What You Can Do To Ease The Sting
Shabo has some tips for how to handle this genuinely sh*tty situation, should you find yourself without access to paid time off. “First, look at whether your state has a paid family and medical leave or short-term disability insurance program in place,” she says. “These states are: California, Connecticut, the District of Columbia, Massachusetts, New Jersey, New York, Rhode Island and Washington. Programs in Oregon (late 2022), Colorado (2023), Maryland (2024) and Delaware (2025) will be implemented in the coming years. If you live in states where paid leave is available, you may be able to access benefits through the state program.”
Checking on local laws and statutes is a good jumping off point, says Shabo. “Even if your state doesn’t have a paid leave program, you may be entitled to unpaid leave through the FMLA or a similar state law, or via a state pregnancy disability law.”
There are also some resources that might be able to ease the burden a bit. Shabo recommends checking into organizations like A Better Balance, a New York-based legal support organization, for help. U.S. News and World Report suggests looking into whether or not you qualify for government assistance via programs such as WIC, SNAP, and some state disability programs that offer paid benefits for food and other costs, such as diapers and formula. Some companies and retailers, such as Amazon, buybuy BABY, Target, and more, offer free welcome kits or goody bags filled with samples for new parents, which can help get you started.
How To Leverage Your Benefits and Negotiate For More
The last thing expecting and new parents should have to do is navigate corporate red tape and fight for basic rights, but if you have some support and guidance, you could end up benefiting not just your growing family, but others in your workplace, too. “If you’re in a position to negotiate with your company, you can share research showing the value of paid leave for their bottom line as well as for you and your family,” says Shabo. “Good resources come from Boston Consulting Group and Human Capital Management Institute, American Sustainable Business Council and Panorama, which show that offering paid leave promotes retention, productivity, and has a strong return on investment.”
“There’s a lot of additional research about the health impacts on women and children and the importance of paid leave for men in helping to support healthy families and relationships. There are a number of good resources for employers to use in crafting a paid leave policy here.”
U.S. News and World Report also recommends tapping into any insurance benefits you might have, such as using flexible spending accounts, which can help workers pay for child care and medical expenses with tax-free money.
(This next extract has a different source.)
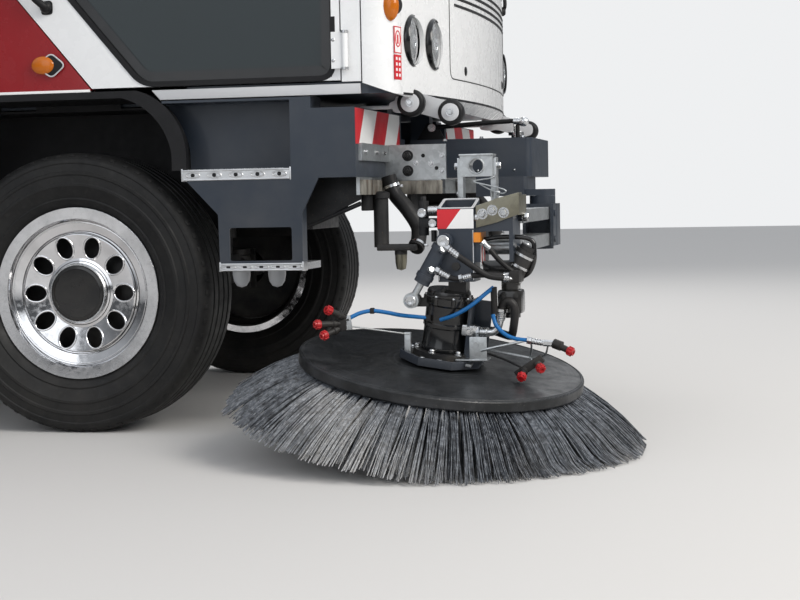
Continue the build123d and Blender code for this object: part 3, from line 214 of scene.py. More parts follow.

“If you’re not able to receive paid leave, certainly try to ask for arrangements that suit the needs of you and your newly-expanded family,” adds Shabo. “Whether the ability to return to work part-time, to return with flexible hours, or to be able to work from home (if your job is one that can be done remotely). None of these are substitutes for taking the time you need to heal or bond, but they might help.” And remember you’re far from alone in the fight, so having open and honest dialogue with your coworkers, friends, family, neighbors, and other support networks is crucial in determining how you can get the paid leave you deserve and need.